Siapa yang tidak kenal dengan Syekh Nawawi. Tentu para santri sering mendengar namanya. Beliau adalah pengarang hasyiyah Tausyeh ‘Ala Fathul Qorib. Nama lengkap beliau adalah Muhammad Nawawi bin Umar bin Arabi bin Ali At-Tanari Al-Bantani Al-Jawi As-Syafi’i. Berawalan nama “Muhammad” karena tafa’ulan kepada Nabi besar Muhammad SAW. Sedangkan nama “Nawawi” diambil dari nama seorang Imam besar Abu Zakaria Yahya Bin Syarofudin An-Nawawi.

Beliau lahir di desa Tanar, daerah Banten Jawa barat sekitar tahun 1230 H, atau bertepatan pada tahun 1813 Masehi. Beliau merupakan putra sulung dari tujuh bersaudara dari pasangan Umar Bin Arabi dan Zubaidah.

Pendidikan

Pada usia kedelapan, bersama adiknya yang bernama Tamim dan Ahmad, Imam Nawawi berguru kepada KH. Sahal dan ulama-ulama yang lain di Indonesia. Setelah beberapa tahun, beliau memutuskan untuk berangkat ke Mekkah untuk menuntut ilmu. Setibanya di kota Mekkah, beliau bersama Syekh Ahmad Nahrawi dan Syekh Ahmad Dimyati berguru kepada Syekh Zaini Dahlan.
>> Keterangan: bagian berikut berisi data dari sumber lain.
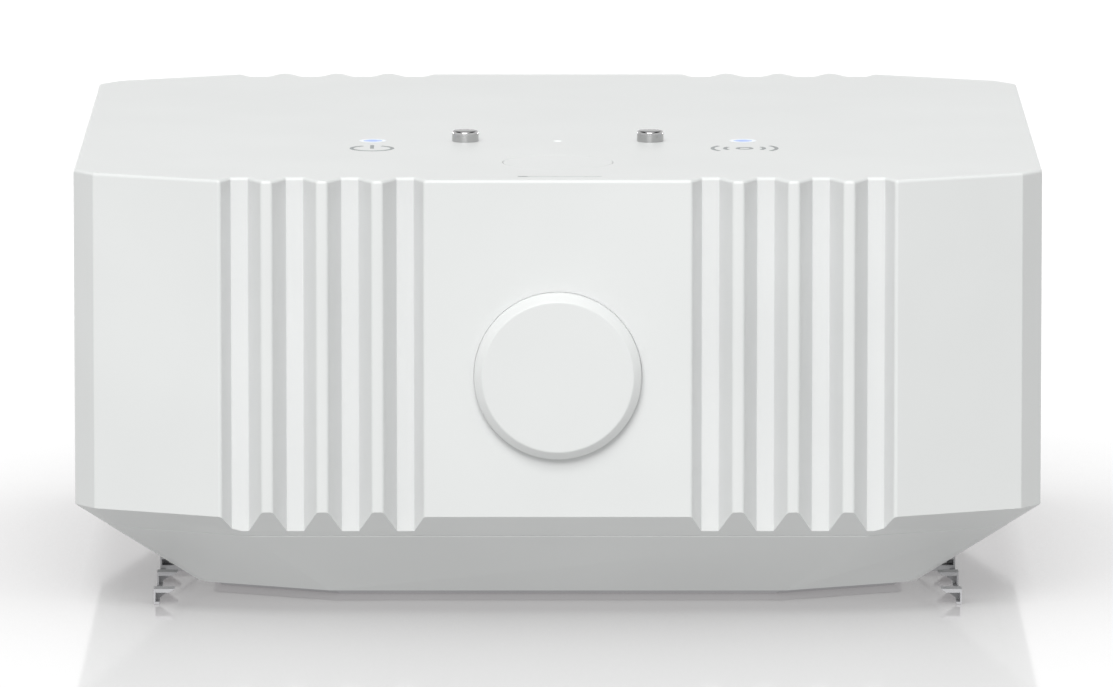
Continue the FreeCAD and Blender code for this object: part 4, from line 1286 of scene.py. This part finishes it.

Pada saat itu, memang banyak sekali orang Indonesia yang sedang menuntut ilmu di Mekkah. Bahkan tidak sedikit diantara mereka yang diberi kesempatan mengajar di Masjidil Haram, seperti Syekh Mahfuzh Al-Turmusi asal Tremas Pacitan, Syekh Ahmad Khatib Al-Minankabawi asal Minangkabau dan Syekh Nawawi Al-Bantani.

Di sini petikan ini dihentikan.